Modern Technology versus Primitive Know-How
When I left school we were the last class to use slide rules. Electronic calculators were not permitted in exam rooms. I took technical drawing classes with a compass and a T-square. We used creosote to preserve wood and asbestos was not a dirty word. I never touched a computer until 1987 when I was handed a "top of the line" 40MB Zenith laptop to help sell life insurance with. Without a single computer class to my name and only the instruction manual, I was soon able to comprehend DOS. My current system was acquired used in 1995 and would be considered antiquated by today's standards. It does what I need it to do and I only have one computer game which I mastered years ago.
Well, the challenge is on again. In order to master this "Blogging" thing it seems that I have to develop a better understanding of HTML in order to make my page template evolve. It may take a short while but I WILL figure it out.
This brings me to my point, is modern technology really better? Our house was made before industry took off and is stronger and more solid than anything built today. As I work on it, I am often having to revert back to a "primitive fix" as opposed to using a modern equivalent. Examples include
- Adding lime and sand to plaster mix to get more out of it and slow the drying time.
- Use tinted shellac over painted wood for a natural look.
- Mix linseed oil with sawdust to make a putty that will fill holes and gaps in floor boards.

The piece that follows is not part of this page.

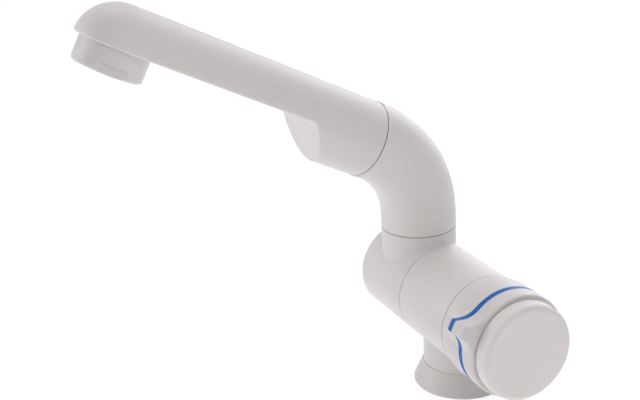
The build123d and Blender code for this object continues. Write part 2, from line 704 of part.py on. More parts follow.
def knob_skirt():
    """Rear moulding: flared skirt, barrel and the fin's rear, hollow inside."""
    flare = make_face([
        Line((KNOB_REAR_X, 0), (KNOB_REAR_X, BODY_R)),
        ThreePointArc((KNOB_REAR_X, BODY_R), (SKIRT_FLARE_X, BARREL_R - SKIRT_LIP_R),
                      (BARREL_REAR_X, BARREL_R - SKIRT_LIP_R / 4)),
        Line((BARREL_REAR_X, BARREL_R - SKIRT_LIP_R / 4), (BARREL_REAR_X, 0)),
        Line((BARREL_REAR_X, 0), (KNOB_REAR_X, 0)),
    ])
    skirt = Pos(0, 0, BODY_AXIS_Z) * revolve(flare, Axis.X)
    rear = turned_x([(BARREL_REAR_X, 0), (BARREL_REAR_X, BARREL_R), (FIN_REAR_X, FIN_R),
                     (FIN_REAR_X, 2 * FIN_R), (STRIPE_X, 2 * FIN_R), (STRIPE_X, 0)])
    skirt += knob_slice(rounded_outline(), BARREL_REAR_X, STRIPE_X) & rear
    skirt -= rod_x(BODY_R - KNOB_WALL, KNOB_REAR_X, STRIPE_X - KNOB_WEB_T)
    return skirt - rod_x(COLLAR_JOIN_R, KNOB_REAR_X, STRIPE_X)


def indicator_ring():
    """Blue plate between the two mouldings: its edge shows as the stripe."""
    plate = knob_slice(rounded_outline(), STRIPE_X, STRIPE_X + STRIPE_W)
    return plate - rod_x(COLLAR_JOIN_R, STRIPE_X, STRIPE_X + STRIPE_W)


def grip_limit():
    """Turned shape that rounds the fin's crown over to the grip's front face."""
    back_x = STRIPE_X + STRIPE_W
    crown_r = FIN_R - FIN_CROWN_DROP
    nose_r = min(FIN_NOSE_R, FIN_NOSE_LIMIT * FIN_HEIGHT)
    start = (GRIP_FRONT_X - nose_r, crown_r)
    stop = (GRIP_FRONT_X, crown_r - nose_r)
    face = make_face([
        Line((back_x, 0), (back_x, FIN_R)),
        Line((back_x, FIN_R), start),
        RadiusArc(start, stop, nose_r),
        Line(stop, (GRIP_FRONT_X, 0)),
        Line((GRIP_FRONT_X, 0), (back_x, 0)),
    ])
    return Pos(0, 0, BODY_AXIS_Z) * revolve(face, Axis.X)


SCREW_SEAT_X = SPINDLE_END_X + KNOB_WALL
PLUG_FLOOR_X = GRIP_FRONT_X - DISC_PLUG_LEN


def soften_grip(grip):
    """Rounds the edges round the grip's front and along the fin's crown."""
    crown = [face for face in grip.faces() if face.geom_type in (GeomType.CONE, GeomType.TORUS)]
    front = grip.faces().sort_by(Axis.X)[-1]
    outline = border([front, *crown])
    return fillet(outline.sort_by(Axis.X)[1:], CROWN_EDGE_R)


def knob_grip():
    """Front moulding: barrel and fin, with the hub that takes the spindle."""
    back_x = STRIPE_X + STRIPE_W
    grip = soften_grip(knob_slice(sharp_outline(), back_x, GRIP_FRONT_X) & grip_limit())
    grip += rod_x(COLLAR_JOIN_R - RUN_FIT, STRIPE_X - KNOB_WEB_T, back_x)
    grip += rod_x(HUB_R, SPINDLE_END_X - SPLINE_LEN, back_x)
    grip -= rod_x(SPINDLE_R + RUN_FIT, SPINDLE_END_X - SPLINE_LEN, SPINDLE_END_X + RUN_FIT)
    grip -= rod_x(KNOB_SCREW_R + RUN_FIT, SPINDLE_END_X, GRIP_FRONT_X)
    grip -= rod_x(KNOB_SCREW_HEAD_R + LOOSE_FIT, SCREW_SEAT_X, GRIP_FRONT_X)
    return grip - rod_x(DISC_PLUG_R + RUN_FIT, PLUG_FLOOR_X, GRIP_FRONT_X)


def knob_screw():
    head = rod_x(KNOB_SCREW_HEAD_R, SCREW_SEAT_X, SCREW_SEAT_X + KNOB_SCREW_HEAD_T)
    head_face = Pos(SCREW_SEAT_X + KNOB_SCREW_HEAD_T - SCREW_DRIVE_DEPTH, 0, BODY_AXIS_Z)
    head -= head_face * Rot(0, 90, 0) * hex_rod(2 * SCREW_DRIVE_R, SCREW_DRIVE_DEPTH)
    return head + rod_x(KNOB_SCREW_R, SPINDLE_END_X - KNOB_SCREW_LEN, SCREW_SEAT_X)


def end_disc():
    """Cap over the knob's front, plugged into the grip and set off by a groove."""
    back_x = GRIP_FRONT_X + CAP_GAP
    disc = rod_x(DISC_R, back_x, DISC_FRONT_X)
    disc = fillet(disc.edges().group_by(Axis.X)[-1], DISC_EDGE_R)
    disc = fillet(disc.edges().group_by(Axis.X)[0], DISC_BACK_EDGE_R)
    disc += rod_x(DISC_R - CAP_GROOVE_DEPTH, GRIP_FRONT_X, back_x)
    return disc + rod_x(DISC_PLUG_R, PLUG_FLOOR_X + LOOSE_FIT, GRIP_FRONT_X)


PIECES = {
    "base_rosette": base_rosette,
    "seat_gasket": seat_gasket,
    "threaded_shank": threaded_shank,
    "clamp_washer": clamp_washer,
    "mounting_nut": mounting_nut,
    "inlet_stem": inlet_stem,
    "valve_body": valve_body,
    "headpart_housing": headpart_housing,
    "headpart_oring": headpart_oring,
    "seat_seal": seat_seal,
    "ceramic_disc_fixed": fixed_disc,
    "ceramic_disc_moving": moving_disc,
    "valve_spindle": valve_spindle,
    "spindle_oring": spindle_oring,
    "pivot_tube": pivot_tube,
    "pivot_orings": pivot_orings,
    "keeper_washer": keeper_washer,
    "pivot_screw": pivot_screw,
    "pivot_housing": pivot_housing,
    "end_cap": end_cap,
    "grub_screw": grub_screw,
    "glide_ring": glide_ring,
    "elbow": elbow,
    "swivel_orings": swivel_orings,
    "spout": spout,
    "spout_oring": spout_oring,
    "aerator_collar": aerator_collar,
    "aerator_insert": aerator_insert,
    "outlet_washer": outlet_washer,
    "knob_skirt": knob_skirt,
    "indicator_ring": indicator_ring,
    "knob_grip": knob_grip,
    "knob_screw": knob_screw,
    "end_disc": end_disc,
}


os.makedirs("parts", exist_ok=True)
for name, make in PIECES.items():
    export_step(make(), f"parts/{name}.step")
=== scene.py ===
import math

import bpy
from mathutils import Matrix, Vector


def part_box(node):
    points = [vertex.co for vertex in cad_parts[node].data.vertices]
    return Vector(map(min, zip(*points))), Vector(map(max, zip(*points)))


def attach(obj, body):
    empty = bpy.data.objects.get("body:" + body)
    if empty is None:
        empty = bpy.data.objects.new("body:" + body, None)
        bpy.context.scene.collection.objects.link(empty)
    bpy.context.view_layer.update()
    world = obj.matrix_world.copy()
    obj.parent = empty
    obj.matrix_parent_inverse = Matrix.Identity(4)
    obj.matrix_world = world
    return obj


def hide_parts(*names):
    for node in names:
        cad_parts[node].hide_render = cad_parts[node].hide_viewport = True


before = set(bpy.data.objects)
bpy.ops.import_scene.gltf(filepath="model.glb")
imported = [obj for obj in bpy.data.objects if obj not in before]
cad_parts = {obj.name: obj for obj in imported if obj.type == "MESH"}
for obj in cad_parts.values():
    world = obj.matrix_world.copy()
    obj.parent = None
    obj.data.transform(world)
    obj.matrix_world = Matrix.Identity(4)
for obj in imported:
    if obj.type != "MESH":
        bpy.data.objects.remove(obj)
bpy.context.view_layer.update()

MM = 0.001

# Camera: where the photograph was taken from
CAMERA_PLACE = (0.3854, -0.2352, 0.2570)
CAMERA_AZIMUTH = 61.87
CAMERA_ELEVATION = 21.19
CAMERA_ROLL = -1.67
CAMERA_LENS_MM = 68.18
CAMERA_SENSOR_MM = 36.0
CAMERA_SHIFT = (-0.1198, -0.0068)

# Studio: softboxes round the tap, each with its name, azimuth, elevation and power
SOFTBOXES = (
    ("softbox_back", 210.0, 12.0, 6.2),
    ("softbox_left", 330.0, 12.0, 6.5),
    ("softbox_right", 90.0, 42.0, 6.0),
    ("softbox_top", 240.0, 68.0, 6.4),
)
SOFTBOX_SIZE = 1.0
SOFTBOX_DISTANCE = 1.3
SOFTBOX_AIM = (-0.02, -0.05, 0.08)

# The tent and the floor: how they light the tap, and how they look behind it
TENT_LEVEL = 0.06
TENT_SEEN_LEVEL = 1.0
FLOOR_HALF_WIDTH = 3.0
FLOOR_GREY = 0.90
FLOOR_GLOW = 0.38
FLOOR_SEEN_GREY = 0.50
FLOOR_SEEN_GLOW = 0.73

# Grain, rubbed edges and seams, as the shader groups make them
GRAIN_PER_METRE = 2600.0
GRAIN_DETAIL = 2.0
DRIFT_PER_METRE = 45.0
DRIFT_DETAIL = 3.0
RUB_WIDTH = 0.6 * MM
RUB_GAIN = 5.0
RUB_PATCHES_PER_METRE = 260.0
SEAM_REACH = 0.7 * MM
SEAM_POWER = 1.6
RAY_SAMPLES = 6

# Plastics: how light sinks in, and how tone and roughness change over a moulding
PLASTIC_LIGHT_SHARE = 0.6
PLASTIC_LIGHT_DEPTH = 0.8 * MM
PLASTIC_LIGHT_SPREAD = (1.0, 0.75, 0.65)
PLASTIC_SPECULAR = 0.5
PLASTIC_TONE_DRIFT = 0.015
# Plastic edges are lighter partly as wear and partly as a painted highlight
PLASTIC_RUB_AND_HIGHLIGHT_TONE = 1.04
PLASTIC_RUB_POLISH = 0.12
PLASTIC_ROUGHNESS_DRIFT = 0.08
PLASTIC_GRAIN_STRENGTH = 0.25

# Metals: tool lines round the X axis, tarnish and bright edges
TOOL_LINES_PER_METRE = 2600.0
TOOL_LINE_BREAKS_PER_METRE = 60.0
TOOL_LINE_ROUGHNESS = 0.25
TOOL_LINE_STRENGTH = 0.2
TOOL_LINE_DEPTH = 0.02 * MM
TARNISH_PER_METRE = 120.0
METAL_RUB_WIDTH = 0.4 * MM
METAL_RUB_TONE = 1.15

# Rubber's bloom and the ceramic's lapping marks
BLOOM_PER_METRE = 300.0
BLOOM_ROUGHNESS = 0.2
RUBBER_RUB_WIDTH = 0.3 * MM
LAPPING_PER_METRE = 5000.0
LAPPING_ROUGHNESS = 0.15
CERAMIC_DRIFT_PER_METRE = 400.0
CERAMIC_DRIFT_TONE = 0.93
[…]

As a result of this wondering, I won't fill in our cisterns, I have just covered them up, I might need them some day. I plan to line all seven chimneys in case natural gas gets too dear and I need to use wood. I study bizarre things like the uses for rosin and how to make your own paint. That is when I realize that I had better teach my daughter that new technology is good, but you better know how to cope when the time comes.